Dataset excerpt:
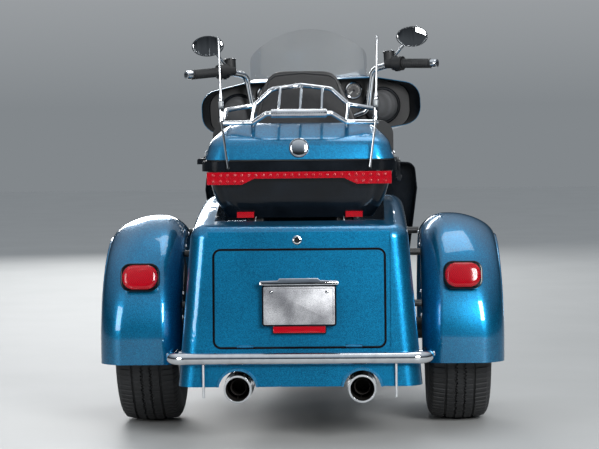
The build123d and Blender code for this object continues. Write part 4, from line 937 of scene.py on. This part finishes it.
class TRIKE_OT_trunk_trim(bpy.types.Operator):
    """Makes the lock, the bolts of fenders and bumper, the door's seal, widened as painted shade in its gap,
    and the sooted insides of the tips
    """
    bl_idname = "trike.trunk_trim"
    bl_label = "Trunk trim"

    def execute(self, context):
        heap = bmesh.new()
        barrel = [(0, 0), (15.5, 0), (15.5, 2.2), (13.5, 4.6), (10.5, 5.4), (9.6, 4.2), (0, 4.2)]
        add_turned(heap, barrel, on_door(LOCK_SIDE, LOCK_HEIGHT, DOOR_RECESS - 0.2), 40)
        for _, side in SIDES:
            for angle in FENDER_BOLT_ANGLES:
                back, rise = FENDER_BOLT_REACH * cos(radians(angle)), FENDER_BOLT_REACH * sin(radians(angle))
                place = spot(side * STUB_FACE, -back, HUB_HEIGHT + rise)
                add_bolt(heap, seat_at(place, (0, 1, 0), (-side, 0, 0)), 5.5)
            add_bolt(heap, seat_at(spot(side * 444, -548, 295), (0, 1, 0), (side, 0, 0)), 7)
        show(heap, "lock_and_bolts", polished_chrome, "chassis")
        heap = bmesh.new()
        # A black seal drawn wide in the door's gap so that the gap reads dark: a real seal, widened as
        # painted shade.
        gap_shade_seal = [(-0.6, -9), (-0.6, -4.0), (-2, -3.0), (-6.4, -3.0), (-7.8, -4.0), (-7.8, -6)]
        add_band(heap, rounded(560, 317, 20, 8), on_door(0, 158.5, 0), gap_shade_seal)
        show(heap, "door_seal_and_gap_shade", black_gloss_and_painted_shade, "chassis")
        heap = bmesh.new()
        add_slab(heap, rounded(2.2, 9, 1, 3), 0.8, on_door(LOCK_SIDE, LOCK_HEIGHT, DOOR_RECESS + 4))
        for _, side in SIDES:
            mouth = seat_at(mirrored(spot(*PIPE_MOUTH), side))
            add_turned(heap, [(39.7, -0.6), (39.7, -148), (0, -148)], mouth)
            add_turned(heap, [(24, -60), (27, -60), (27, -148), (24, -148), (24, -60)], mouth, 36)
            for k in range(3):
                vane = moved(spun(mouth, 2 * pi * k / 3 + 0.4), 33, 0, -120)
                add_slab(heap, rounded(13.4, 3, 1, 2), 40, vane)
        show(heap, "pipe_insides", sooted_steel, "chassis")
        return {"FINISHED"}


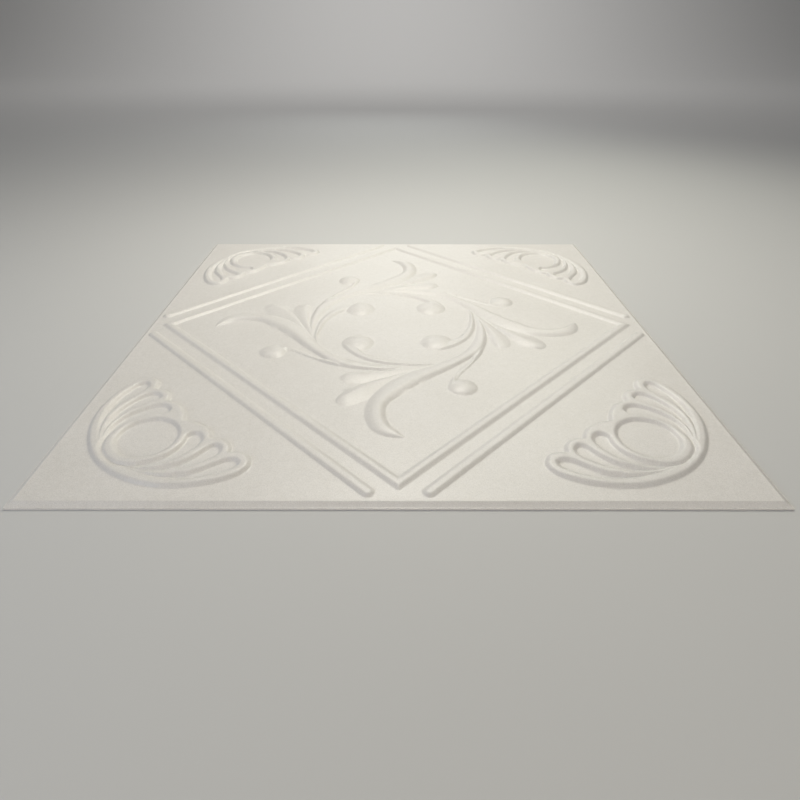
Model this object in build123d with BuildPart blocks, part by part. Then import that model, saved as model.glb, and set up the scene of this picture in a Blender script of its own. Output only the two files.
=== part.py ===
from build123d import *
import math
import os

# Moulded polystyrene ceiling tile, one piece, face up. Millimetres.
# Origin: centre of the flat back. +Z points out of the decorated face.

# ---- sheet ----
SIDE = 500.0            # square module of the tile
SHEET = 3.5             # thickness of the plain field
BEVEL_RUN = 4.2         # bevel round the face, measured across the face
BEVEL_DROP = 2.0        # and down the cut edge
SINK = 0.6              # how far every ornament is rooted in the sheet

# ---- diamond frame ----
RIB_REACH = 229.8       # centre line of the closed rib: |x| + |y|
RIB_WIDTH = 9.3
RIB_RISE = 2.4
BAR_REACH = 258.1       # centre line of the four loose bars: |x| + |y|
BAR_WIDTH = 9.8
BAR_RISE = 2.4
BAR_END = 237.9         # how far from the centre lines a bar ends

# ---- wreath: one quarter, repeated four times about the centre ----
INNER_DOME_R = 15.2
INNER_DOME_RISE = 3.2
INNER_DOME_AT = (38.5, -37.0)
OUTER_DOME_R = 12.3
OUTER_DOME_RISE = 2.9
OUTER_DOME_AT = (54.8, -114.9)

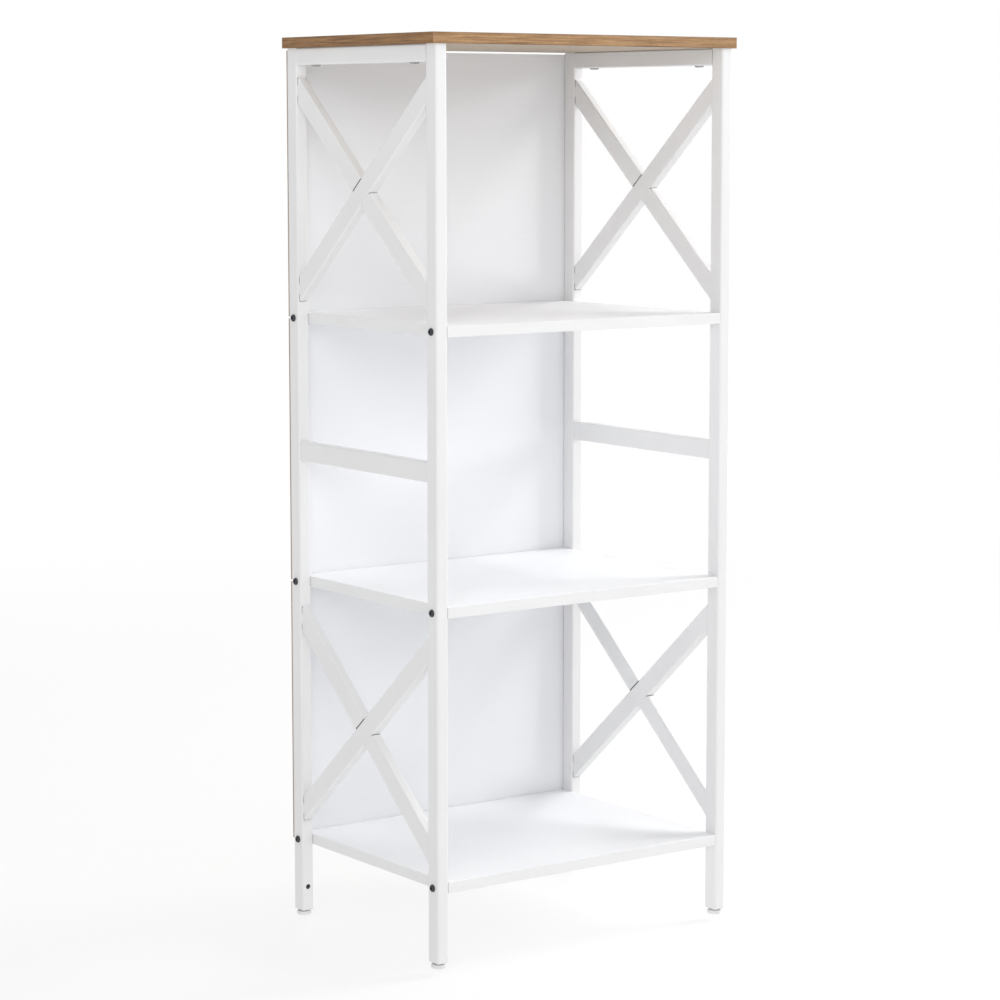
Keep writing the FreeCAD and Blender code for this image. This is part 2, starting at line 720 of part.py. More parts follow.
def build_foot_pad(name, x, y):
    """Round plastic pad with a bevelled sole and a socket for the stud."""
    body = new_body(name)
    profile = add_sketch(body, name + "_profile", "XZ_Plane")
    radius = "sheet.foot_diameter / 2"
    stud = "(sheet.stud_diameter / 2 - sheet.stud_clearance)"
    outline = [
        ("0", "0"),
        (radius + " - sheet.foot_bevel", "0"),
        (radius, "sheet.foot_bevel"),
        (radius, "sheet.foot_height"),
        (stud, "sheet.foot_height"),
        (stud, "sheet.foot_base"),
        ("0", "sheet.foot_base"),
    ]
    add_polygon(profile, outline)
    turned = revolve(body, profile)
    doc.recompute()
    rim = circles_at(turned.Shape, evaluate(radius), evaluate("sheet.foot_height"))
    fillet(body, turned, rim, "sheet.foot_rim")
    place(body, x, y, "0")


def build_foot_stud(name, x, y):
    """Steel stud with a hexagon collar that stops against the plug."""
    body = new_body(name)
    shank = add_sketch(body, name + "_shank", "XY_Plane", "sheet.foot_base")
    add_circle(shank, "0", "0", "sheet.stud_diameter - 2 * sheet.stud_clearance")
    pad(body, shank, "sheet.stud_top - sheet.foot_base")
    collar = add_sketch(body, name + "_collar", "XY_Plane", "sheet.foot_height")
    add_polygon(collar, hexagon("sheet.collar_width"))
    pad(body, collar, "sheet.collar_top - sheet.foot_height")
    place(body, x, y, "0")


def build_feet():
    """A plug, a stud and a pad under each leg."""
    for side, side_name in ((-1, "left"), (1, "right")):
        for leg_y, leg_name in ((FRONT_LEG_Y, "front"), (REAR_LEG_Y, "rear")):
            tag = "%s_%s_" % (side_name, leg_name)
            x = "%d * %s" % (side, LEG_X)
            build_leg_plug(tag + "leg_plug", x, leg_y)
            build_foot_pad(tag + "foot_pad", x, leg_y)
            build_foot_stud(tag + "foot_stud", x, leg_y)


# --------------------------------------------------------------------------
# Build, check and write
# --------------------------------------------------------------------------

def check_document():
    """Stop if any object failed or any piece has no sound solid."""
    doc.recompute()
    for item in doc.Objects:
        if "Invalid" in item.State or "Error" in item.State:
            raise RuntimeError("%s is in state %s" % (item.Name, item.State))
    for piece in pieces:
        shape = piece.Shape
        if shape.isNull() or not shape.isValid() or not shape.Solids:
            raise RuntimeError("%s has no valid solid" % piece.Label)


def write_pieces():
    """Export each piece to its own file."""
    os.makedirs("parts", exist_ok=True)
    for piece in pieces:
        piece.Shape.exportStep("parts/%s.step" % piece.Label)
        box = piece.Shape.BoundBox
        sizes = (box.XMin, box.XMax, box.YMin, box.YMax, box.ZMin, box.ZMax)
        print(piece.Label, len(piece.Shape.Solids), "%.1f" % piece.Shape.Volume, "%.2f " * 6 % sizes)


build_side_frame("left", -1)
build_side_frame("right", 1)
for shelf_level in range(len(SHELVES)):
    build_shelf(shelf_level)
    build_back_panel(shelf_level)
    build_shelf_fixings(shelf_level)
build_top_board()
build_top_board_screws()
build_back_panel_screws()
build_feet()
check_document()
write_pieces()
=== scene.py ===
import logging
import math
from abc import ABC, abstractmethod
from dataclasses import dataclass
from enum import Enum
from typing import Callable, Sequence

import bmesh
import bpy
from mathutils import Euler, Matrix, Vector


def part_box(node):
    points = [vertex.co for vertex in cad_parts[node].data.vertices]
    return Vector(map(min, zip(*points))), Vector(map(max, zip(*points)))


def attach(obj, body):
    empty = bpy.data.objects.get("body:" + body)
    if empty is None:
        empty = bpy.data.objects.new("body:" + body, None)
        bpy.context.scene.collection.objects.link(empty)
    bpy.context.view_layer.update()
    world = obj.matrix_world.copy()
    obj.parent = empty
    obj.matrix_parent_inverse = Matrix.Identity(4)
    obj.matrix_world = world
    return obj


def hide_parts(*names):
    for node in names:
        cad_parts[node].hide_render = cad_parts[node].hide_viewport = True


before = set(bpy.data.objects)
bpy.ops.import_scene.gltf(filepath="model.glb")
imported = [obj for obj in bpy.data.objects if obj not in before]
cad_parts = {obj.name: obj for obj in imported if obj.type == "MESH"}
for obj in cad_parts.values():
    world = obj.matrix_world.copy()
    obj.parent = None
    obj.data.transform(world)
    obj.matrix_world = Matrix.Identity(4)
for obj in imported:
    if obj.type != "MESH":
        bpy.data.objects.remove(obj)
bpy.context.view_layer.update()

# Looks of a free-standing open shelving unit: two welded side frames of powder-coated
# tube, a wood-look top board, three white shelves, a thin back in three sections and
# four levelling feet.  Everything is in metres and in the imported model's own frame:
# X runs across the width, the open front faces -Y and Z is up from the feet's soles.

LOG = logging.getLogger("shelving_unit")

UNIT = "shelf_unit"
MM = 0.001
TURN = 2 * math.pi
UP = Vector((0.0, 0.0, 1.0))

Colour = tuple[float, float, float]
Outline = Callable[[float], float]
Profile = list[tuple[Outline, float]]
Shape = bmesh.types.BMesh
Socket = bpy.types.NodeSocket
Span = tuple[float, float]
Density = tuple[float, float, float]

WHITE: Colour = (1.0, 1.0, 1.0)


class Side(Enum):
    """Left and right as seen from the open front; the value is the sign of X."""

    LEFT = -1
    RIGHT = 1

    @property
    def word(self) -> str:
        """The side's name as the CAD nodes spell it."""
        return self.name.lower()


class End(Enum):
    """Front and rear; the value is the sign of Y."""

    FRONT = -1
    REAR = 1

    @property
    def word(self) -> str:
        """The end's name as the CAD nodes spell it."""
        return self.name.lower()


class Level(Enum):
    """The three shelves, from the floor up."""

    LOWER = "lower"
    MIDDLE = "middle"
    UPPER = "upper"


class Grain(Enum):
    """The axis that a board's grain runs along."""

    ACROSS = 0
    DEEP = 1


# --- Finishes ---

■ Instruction
Gather all lines of the records that include the word "open".

■ Output for this task
# Looks of a free-standing open shelving unit: two welded side frames of powder-coated
# X runs across the width, the open front faces -Y and Z is up from the feet's soles.
    """Left and right as seen from the open front; the value is the sign of X."""